Too late, I said. We’re already in the abyss — and we’ve been there for a while. House Speaker Michael Madigan refuses to even be in the same room with his Democratic counterparts, Gov. Rod Blagojevich and Senate President Emil Jones. The last time Madigan showed up for a meeting, he played “telephone” with Blagojevich, whispering his comments intended for the governor to someone who was sitting between the two men. Blagojevich replied through the same intermediary. Madigan abruptly left the meeting when a Jones ally all but called him a racist.
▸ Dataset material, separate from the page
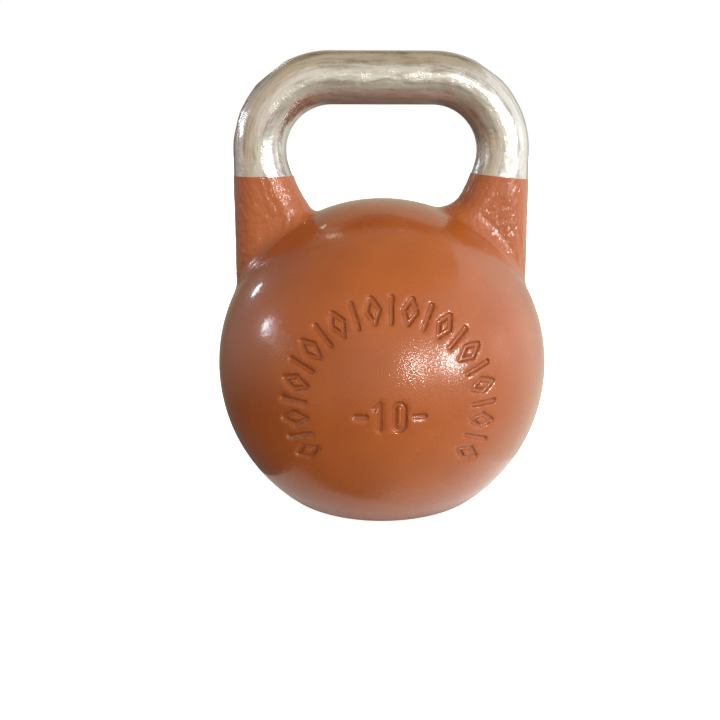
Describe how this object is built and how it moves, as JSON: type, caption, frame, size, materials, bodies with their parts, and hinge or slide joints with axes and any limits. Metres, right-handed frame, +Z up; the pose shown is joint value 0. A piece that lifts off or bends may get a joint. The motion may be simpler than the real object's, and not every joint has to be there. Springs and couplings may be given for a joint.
{
  "type": "competition kettlebell",
  "caption": "Hollow cast ball on a flat foot, with horns and a welded bent steel handle, trimmed by inner ballast and closed by a sealed plug; a hand weight for swings and lifts.",
  "frame": {"origin": "centre of the flat foot, on the floor", "axes": "+Z up through the ball to the handle; X along the grip; -Y out of the side that bears the weight mark"},
  "size_m": [0.21, 0.21, 0.28],
  "materials": {
    "body_paint": "gloss",
    "bare_steel": "satin",
    "weld_steel": "satin",
    "plug_zinc": "satin",
    "seal_rubber": "matte",
    "iron_shot": "matte"
  },
  "bodies": {
    "root": {"ball_shell": "body_paint", "handle_bar": "bare_steel", "weld_seam_left": "weld_steel", "weld_seam_right": "weld_steel", "filler_plug": "plug_zinc", "plug_seal": "seal_rubber", "ballast_fill": "iron_shot"}
  },
  "joints": []
}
Jones has welded himself to Blagojevich all year, perhaps because his family’s finances have done so well recently. His wife got a big promotion (after the rules were changed) and a major pay boost. His son got a nice raise. His stepson scored tons of contracts. Jones despises Madigan, believing he doesn’t get the respect he deserves from His Royal Highness. Madigan has little respect for Jones, so the bad feelings are mutual. Jones and Blagojevich have been fighting Madigan shoulder to shoulder all year.
Blagojevich has been trying to knock Madigan off his throne ever since the governor was elected in 2002. He stepped up his game this year, to no avail. Madigan is probably more entrenched than ever. The governor’s attacks merely served to rally Madigan’s House Democratic members to his side. It doesn’t help the governor’s cause that his job approval rating rivals President George W. Bush’s. Opposing the governor has little downside, while supporting him could have serious consequences, including with the U.S. Attorney, who is currently combing through the governor’s little black book.
Nothing is getting done in Springfield purely because of this gigantic, hateful clash of egos and agendas. The “spring” legislative session was supposed to end on May 31. The governor has ordered the General Assembly back to Springfield on Jan. 2 to try to wrap things up, but I, for one, am not hopeful. We’re in the abyss, remember? Illinois has forever been a “can-do” state, so it’s difficult for many to believe that all hope is lost. “Something” can always be done. Why not here? I was thinking about that very question when former Gov. Jim Thompson phoned. Thompson had called to bust my chops about something I had written on a proposal that he helped pass in Springfield. We merrily traded insults back and forth, never taking anything personally. I whacked him but good on his goofy idea to have the state buy Wrigley Field and lease it back to whomever buys the Chicago Cubs. He upbraided me for allowing my hatred of all things “Cub” to undermine my judgment. We laughed and had a good ol’ time, hurling insults at each other in the spirit of the holidays. And then it hit me. Thompson was one of the most can-do governors we’ve ever had. Love him or hate him, he got things done. During his final reelection campaign, after 10 years in office, he was endorsed by both the Illinois Chamber of Commerce and the Illinois AFL-CIO. He has a knack for bringing people together, and he can charm the fangs off a rattlesnake. Big Jim’s law firm represents Blagojevich’s campaign fund, so he has a relationship there. Thompson also chats regularly with Madigan and Jones. Both men still have respect for the old man.
So, I asked Thompson if he could do something about our immovable object meets irresistible force dilemma. Apparently, I wasn’t the first to make this suggestion, and Thompson didn’t come out and say he’d do it, but he did seem intrigued. We have no grownups running this show, and we won’t get any for a long time. The next best thing might be to inject an adult into the equation.